If you diversify your investment globally, you will receive dividends from companies and governments of foreign countries. They are reported on your form 1099-DIV box 7 and 8.
To avoid double taxation in the U.S. and a foreign country, a taxpayer has the option of taking the amount of any qualified foreign taxes paid or accrued during the year as a foreign tax credit or as an itemized deduction called foreign tax deduction. The foreign tax credit is applied to the amount of tax owed by the taxpayer after all deductions are made from his or her taxable income, and it reduces the total tax bill of an individual dollar to dollar. The foreign tax deduction reduces the taxable income of an individual. The benefit of a tax deduction is equal to the reduction in taxable income multiplied by the individual’s effective tax rate. The foreign tax deduction must be itemized, that is, listed out on the tax return.

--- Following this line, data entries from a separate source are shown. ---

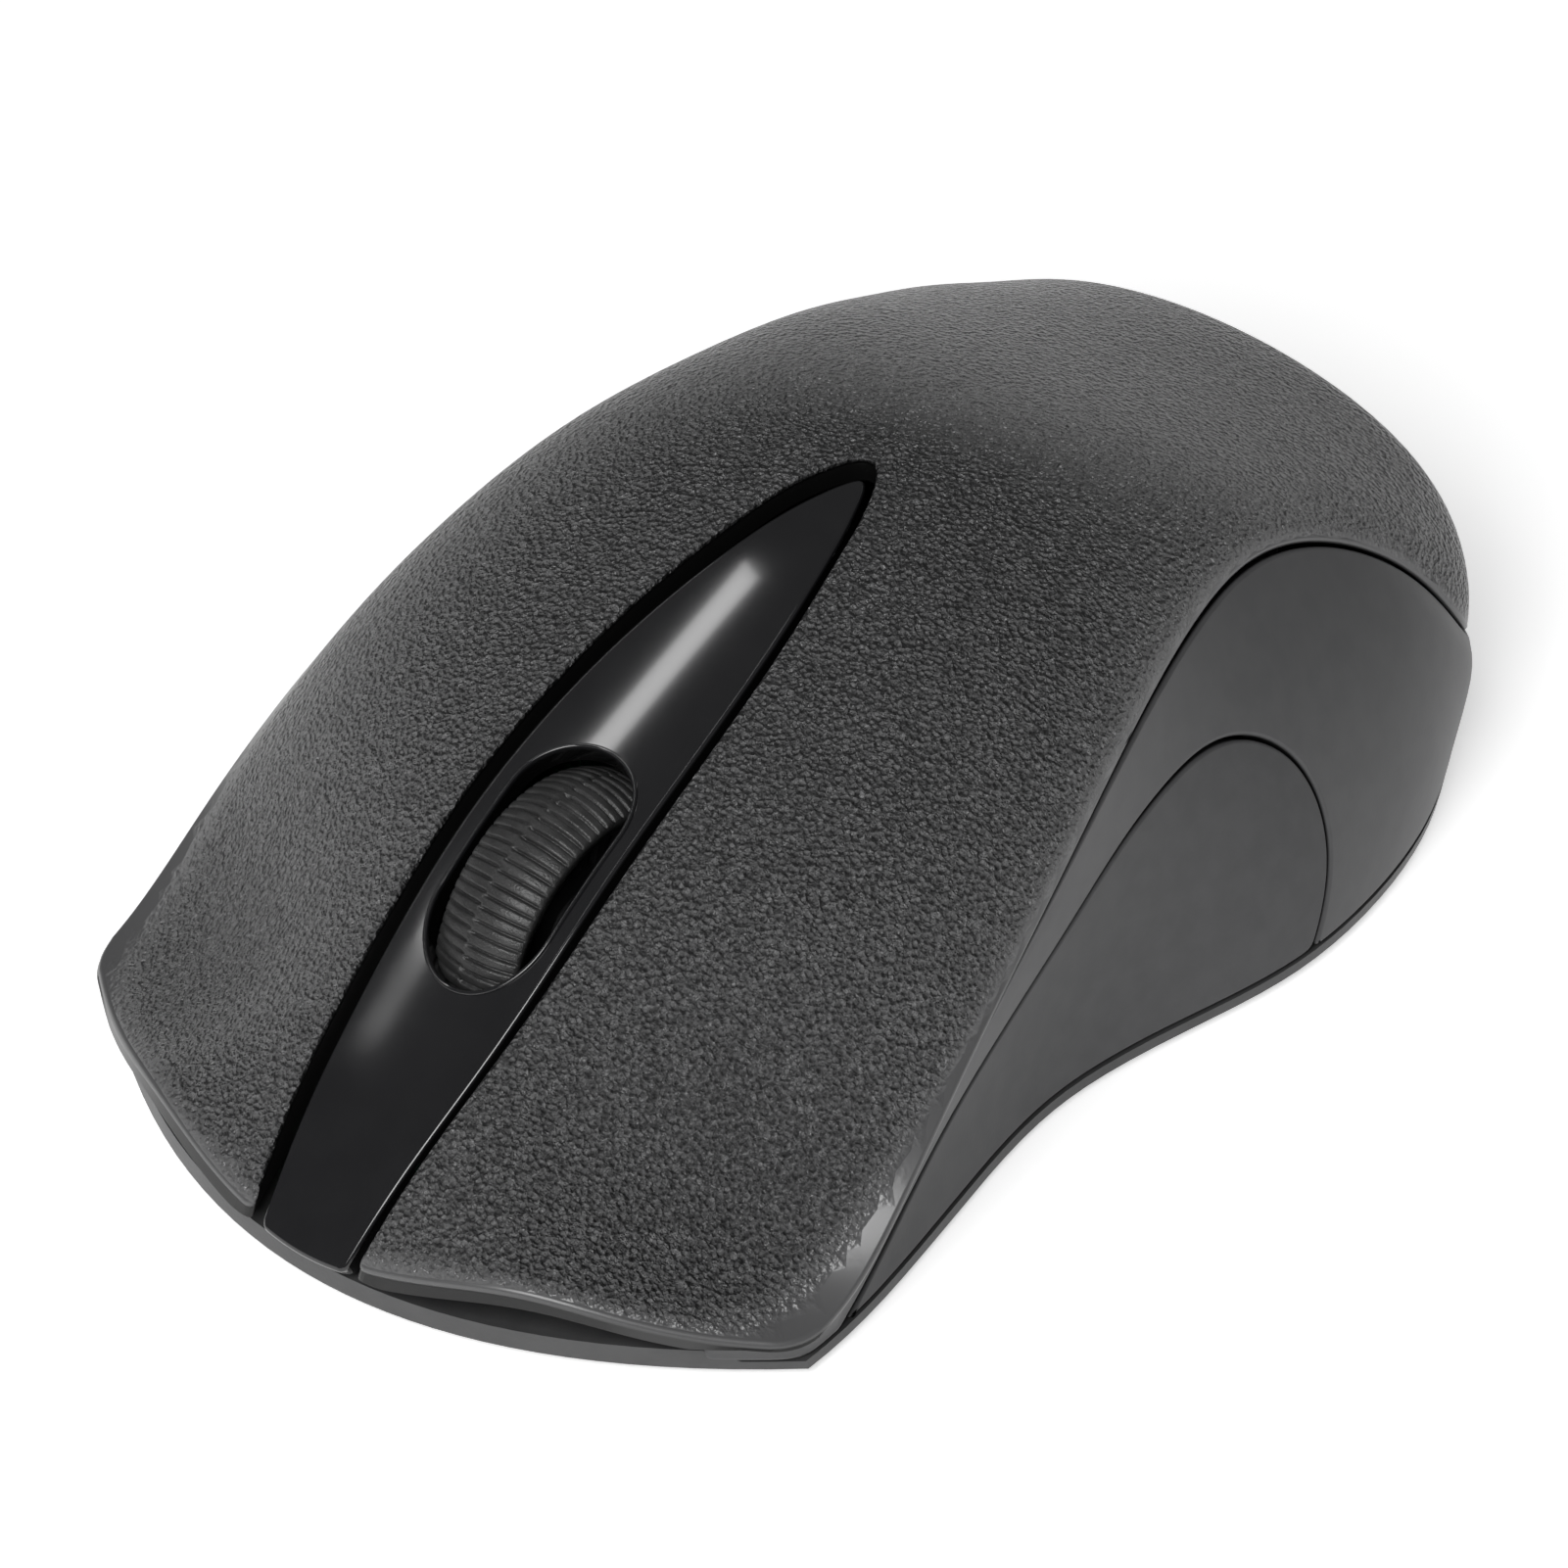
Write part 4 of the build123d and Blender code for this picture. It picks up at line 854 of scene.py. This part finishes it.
def grained_cover(name):
    """Charcoal plastic with a sharp sand grain that dies out along the edges; its speckle, paler on the
    grain's peaks, is partly random tone and partly painted highlight standing in for the grain's glints.
    """
    mat, tree, shader, place = base_material(name, 0.29, Specular_IOR_Level=0.6)
    grain = node(tree, "ShaderNodeTexVoronoi", Scale=2300.0, feature="F1")
    tree.links.new(place, grain.inputs["Vector"])
    fine = node(tree, "ShaderNodeTexNoise", Scale=3300.0, Detail=1.0)
    tree.links.new(place, fine.inputs["Vector"])
    edge = node(tree, "ShaderNodeAttribute", attribute_name="smooth_edge")
    depth = node(tree, "ShaderNodeAttribute", attribute_name="seam_depth")
    smooth = math_node(tree, "MAXIMUM", edge.outputs["Fac"], depth.outputs["Fac"])
    keep = math_node(tree, "SUBTRACT", 1.0, smooth)
    sharp = math_node(tree, "ADD", grain.outputs["Distance"], fine.outputs["Fac"])
    bump(tree, shader, math_node(tree, "MULTIPLY", sharp, keep), 1.0, 0.00075)
    speckle_and_glint = node(tree, "ShaderNodeMapRange")
    tree.links.new(fine.outputs["Fac"], speckle_and_glint.inputs["Value"])
    for key, value in (("From Min", 0.36), ("From Max", 0.66), ("To Min", -1.0), ("To Max", 1.0)):
        speckle_and_glint.inputs[key].default_value = value
    mix = node(tree, "ShaderNodeMix", data_type="RGBA")
    swing = math_node(tree, "MULTIPLY", speckle_and_glint.outputs["Result"], keep)
    tree.links.new(math_node(tree, "MULTIPLY_ADD", swing, 0.5, 0.5), mix.inputs["Factor"])
    # speckle colours: dark A and pale B; the pale B is partly painted highlight for the glints on the
    # grain
    mix.inputs["A"].default_value = (0.034, 0.034, 0.035, 1)
    mix.inputs["B"].default_value = (0.128, 0.128, 0.130, 1)
    # painted near-black shade in the seams over the grained colour
    paint_seam_shade(tree, shader, mix.outputs["Result"])
    return mat


def metal(name, color, rough=0.3):
    """Plated metal with fine drawn lines."""
    mat, tree, shader, place = base_material(name, rough, Metallic=1.0)
    mapping = node(tree, "ShaderNodeMapping")
    mapping.inputs["Scale"].default_value = (1, 1, 14)
    tree.links.new(place, mapping.inputs["Vector"])
    dark = tuple(c * 0.85 for c in color)
    drawn = mottled(tree, mapping.outputs["Vector"], dark, color, 900)
    tree.links.new(drawn, shader.inputs["Base Color"])
    return mat


def clear_lens(name):
    mat, tree, shader, place = base_material(name, 0.08, IOR=1.49, Transmission_Weight=0.9)
    tint = mottled(tree, place, (0.82, 0.88, 0.9), (0.9, 0.94, 0.95), 300)
    tree.links.new(tint, shader.inputs["Base Color"])
    return mat


def board_green(name):
    """Solder mask with faint traces and pads."""
    mat, tree, shader, place = base_material(name, 0.35)
    brick = node(tree, "ShaderNodeTexBrick", Scale=260.0)
    brick.inputs["Color1"].default_value = (0.010, 0.085, 0.035, 1)
    brick.inputs["Color2"].default_value = (0.012, 0.105, 0.045, 1)
    brick.inputs["Mortar"].default_value = (0.02, 0.16, 0.07, 1)
    brick.inputs["Mortar Size"].default_value = 0.03
    tree.links.new(place, brick.inputs["Vector"])
    tree.links.new(brick.outputs["Color"], shader.inputs["Base Color"])
    return mat


def wrapped_cell(name):
    """Plain two-tone wrap: dark body with a lighter end band."""
    mat, tree, shader, place = base_material(name, 0.3, Metallic=0.35)
    split = node(tree, "ShaderNodeSeparateXYZ")
    tree.links.new(place, split.inputs["Vector"])
    far = math_node(tree, "ABSOLUTE", split.outputs["X"])
    mix = node(tree, "ShaderNodeMix", data_type="RGBA")
    mix.inputs["A"].default_value = (0.05, 0.11, 0.2, 1)
    mix.inputs["B"].default_value = (0.45, 0.42, 0.38, 1)
    tree.links.new(math_node(tree, "GREATER_THAN", far, 0.0125), mix.inputs["Factor"])
    tree.links.new(mix.outputs["Result"], shader.inputs["Base Color"])
    return mat


cover_mat = grained_cover("cover_charcoal")
spine_mat = plastic("spine_piano_black", (0.009, 0.009, 0.010), (0.011, 0.011, 0.012), 0.09, grain=0.0,
                    Coat_Weight=0.3, Coat_Roughness=0.05)
frame_mat = plastic("frame_satin", (0.058, 0.058, 0.060), (0.066, 0.066, 0.068), 0.46, 1400, 0.12)
grip_mat = plastic("grip_soft", (0.052, 0.052, 0.054), (0.060, 0.060, 0.062), 0.62, 1400, 0.2)
base_mat = plastic("base_grey", (0.050, 0.050, 0.051), (0.060, 0.060, 0.061), 0.42, 1100, 0.25)
tyre_mat = plastic("tyre_rubber", (0.020, 0.020, 0.020), (0.034, 0.034, 0.034), 0.36, 2400, 0.5, 0.0001)
glide_mat = plastic("glide_slick", (0.016, 0.016, 0.018), (0.022, 0.022, 0.024), 0.35, 500, 0.05)
label_mat = plastic("label_blank", (0.42, 0.42, 0.43), (0.48, 0.48, 0.49), 0.4, 400, 0.03)
black_mat = plastic("moulded_black", (0.014, 0.014, 0.015), (0.02, 0.02, 0.022), 0.45)
bone_mat = plastic("plunger_bone", (0.6, 0.57, 0.5), (0.68, 0.65, 0.58), 0.45)
inner_mat = plastic("inner_black", (0.010, 0.010, 0.011), (0.014, 0.014, 0.015), 0.55)
lead_mat = plastic("lead_red", (0.38, 0.02, 0.02), (0.45, 0.03, 0.03), 0.4)
steel_mat = metal("steel_plated", (0.62, 0.62, 0.64))
can_mat = metal("can_satin", (0.55, 0.55, 0.57), 0.4)
lens_mat = clear_lens("lens_clear")
board_mat = board_green("board_green")
cell_mat = wrapped_cell("cell_wrap")

LOOKS = {
    "cover": cover_mat, "spine": spine_mat, "frame": frame_mat, "grip": grip_mat, "base": base_mat,
    "glide": glide_mat, "label": label_mat, "steel": steel_mat, "board": board_mat,
    "switch_body": black_mat, "plunger": bone_mat, "chip": black_mat, "can": can_mat, "tyre": tyre_mat,
    "hub": inner_mat, "cradle": inner_mat, "lens": lens_mat, "bay": inner_mat, "cell": cell_mat,
    "lead": lead_mat, "receiver": black_mat,
}
for entry in frame["record"]["subparts"]:
    obj = nodes[entry["node"]]
    if obj.data.materials:
        for place in obj.material_slots:
            place.material = LOOKS[entry["material_slot"]]
    else:
        obj.data.materials.append(LOOKS[entry["material_slot"]])


def dress(piece, material, slot, body, *replaced):
    """Gives a piece its material and the body it rides on, and hides the nodes it stands for. slot is
    not used.
    """
    piece.data.materials.append(material)
    if body:
        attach(piece, body)
    if replaced:
        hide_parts(*replaced)


for piece, word in ((left_button, "left"), (right_button, "right")):
    dress(piece, cover_mat, "cover", None, f"{word}_button")
    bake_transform(piece)
dress(palm, cover_mat, "cover", "housing", "palm_cover")
dress(side_frame, frame_mat, "frame", "housing", "side_frame")
dress(left_grip, grip_mat, "grip", "housing", "left_side_grip")
dress(right_grip, grip_mat, "grip", "housing", "right_side_grip")
dress(centre_spine, spine_mat, "spine", "housing", "centre_spine")
dress(lip, spine_mat, "spine", "housing")
dress(wheel_tyre, tyre_mat, "tyre", "wheel", "wheel_tyre")


# ------------------------------------------------------------------ camera, light and floor
def aim(obj, place, target, roll=0.0):
    """Puts a camera or light at place, facing target."""
    facing = (Vector(target) - Vector(place)).to_track_quat("-Z", "Y").to_matrix()
    obj.location = place
    obj.rotation_euler = (facing @ Matrix.Rotation(roll, 3, "Z")).to_euler()


camera_data = bpy.data.cameras.new("camera")
camera_data.lens = 224.4
camera_data.sensor_width = 36.0
camera_data.clip_start = 0.01
camera = bpy.data.objects.new("camera", camera_data)
bpy.context.scene.collection.objects.link(camera)
AIM = Vector((0.00036, -0.00095, 0.01245))
AZIMUTH, ELEVATION, ROLL = math.radians(40.51), math.radians(39.28), math.radians(-1.11)
DISTANCE = 0.6919
BACK = Vector((math.sin(AZIMUTH) * math.cos(ELEVATION), -math.cos(AZIMUTH) * math.cos(ELEVATION),
               math.sin(ELEVATION)))
aim(camera, AIM + BACK * DISTANCE, AIM, ROLL)
bpy.context.scene.camera = camera


def softbox(name, place, target, width, length, radiance):
    """Rectangular area light at place, facing target."""
    data = bpy.data.lights.new(name, "AREA")
    data.shape = "RECTANGLE"
    data.size = width
    data.size_y = length
    data.energy = radiance * math.pi * width * length
    light = bpy.data.objects.new(name, data)
    bpy.context.scene.collection.objects.link(light)
    aim(light, place, target)


softbox("strip_light", (-0.399, -0.12, 0.72), (-0.399, -0.12, 0), 0.045, 0.60, 8.0)
softbox("front_softbox", (0.17, -0.48, 0.48), (0, 0, 0.02), 0.36, 0.36, 9.0)
softbox("rear_softbox", (-0.10, 0.75, 0.50), (0, 0, 0.02), 0.60, 0.30, 0.3)

world = bpy.data.worlds.new("studio")
world.use_nodes = True
world.node_tree.nodes["Background"].inputs["Color"].default_value = (1, 1, 1, 1)
world.node_tree.nodes["Background"].inputs["Strength"].default_value = 0.14
bpy.context.scene.world = world
bpy.context.scene.view_settings.view_transform = "Standard"

FLOOR_HALF = 3.0
FLOOR_DROP = -0.0002       # just under the glides
floor_mesh = bpy.data.meshes.new("floor")
corners = [(-1, -1), (1, -1), (1, 1), (-1, 1)]
floor_points = [(x * FLOOR_HALF, y * FLOOR_HALF, FLOOR_DROP) for x, y in corners]
floor_mesh.from_pydata(floor_points, [], [(0, 1, 2, 3)])
floor = bpy.data.objects.new("floor", floor_mesh)
bpy.context.scene.collection.objects.link(floor)
floor_mat, _, shader, _ = base_material("floor_pale", 0.8)
shader.inputs["Base Color"].default_value = (0.9, 0.9, 0.9, 1)
shader.inputs["Emission Color"].default_value = (1, 1, 1, 1)
shader.inputs["Emission Strength"].default_value = 0.55
floor.data.materials.append(floor_mat)
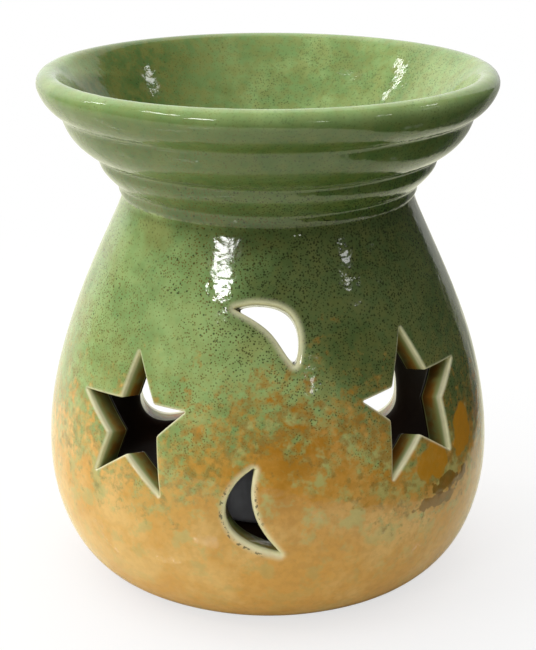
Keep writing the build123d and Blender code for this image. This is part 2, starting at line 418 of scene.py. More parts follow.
def burner_outline(shape):
    """Outside of the whole burner from its foot to the hollow's middle, as (radius, height) points:
    a quarter ellipse under the belly, a spline to the waist, a small ridge and three rings that each
    bend towards a point, the rolled rim and the spline of the hollow, with every crease softened."""
    belly_radius = BODY_HIGH[0]
    waist_height = DISH_LOW[2]
    rim_radius, top = DISH_HIGH[0], DISH_HIGH[2]
    lower = arc((shape.foot_radius, shape.belly_height),
                (belly_radius - shape.foot_radius, shape.belly_height), -pi / 2, 0, 160)
    run_in, rise = belly_radius - shape.waist_radius, waist_height - shape.belly_height
    belly = np.array((belly_radius, shape.belly_height))
    between = [belly + (-run_in * way_in, rise * way_up) for way_in, way_up in WALL_SHARES]
    waist = np.array((shape.waist_radius, waist_height))
    upper = spline_through([belly, *between, waist], 400, (0, 1), WAIST_SLOPE)
    centre = (rim_radius - shape.rim_roll, top - shape.rim_roll)
    roll = arc(centre, shape.rim_roll, RIM_ROLL_START, RIM_ROLL_END, 60)
    flare = np.array((rim_radius, centre[1])) - waist
    creases, bends = (
        [waist + flare * share for share in shares] for shares in (CREASE_SHARES, BEND_SHARES))
    ends = [waist, *creases, roll[0]]
    rings = [bent(*points) for points in zip(ends, bends, ends[1:])]
    floor = waist_height + shape.dish_floor
    rim = roll[-1]
    side = [(rim[0] * way_out, floor + (rim[1] - floor) * way_up) for way_out, way_up in HOLLOW_SHARES]
    hollow = spline_through([rim, *side, (0, floor)], 200, roll[-1] - roll[-2], (-1, 0))
    whole = even_steps(np.vstack((lower, upper, *rings, roll, hollow)), FINE_STEP)
    return softened(whole, shape.crease_softness)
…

Foreign tax credit makes more financial sense because it reduces more of your tax bill. But foreign tax credit requires certain qualification, and there is a limit on the amount of credit you can claim, which you calculate on Form 1116. You can claim the smaller of the foreign tax you paid or your calculated limit unless you qualify for one of these exemptions:
- Your only foreign source income for the tax year is passive.
- Your qualified foreign taxes for the year are less than $300 or $600 if married and filing jointly.
- Your gross foreign income and the foreign taxes are reported to you on a payee statement such as Form 1099-DIV or 1099-INT.
- You elect this procedure for the tax year.
If you qualify for an exemption, claim the tax credit directly on Form 1040.
When using TurboTax, it will ask you for an election without telling you whether credit is more advantageous. I sugguest to always select foreign tax credit, and compare with deduction if you cannot claim the full amount of the credit.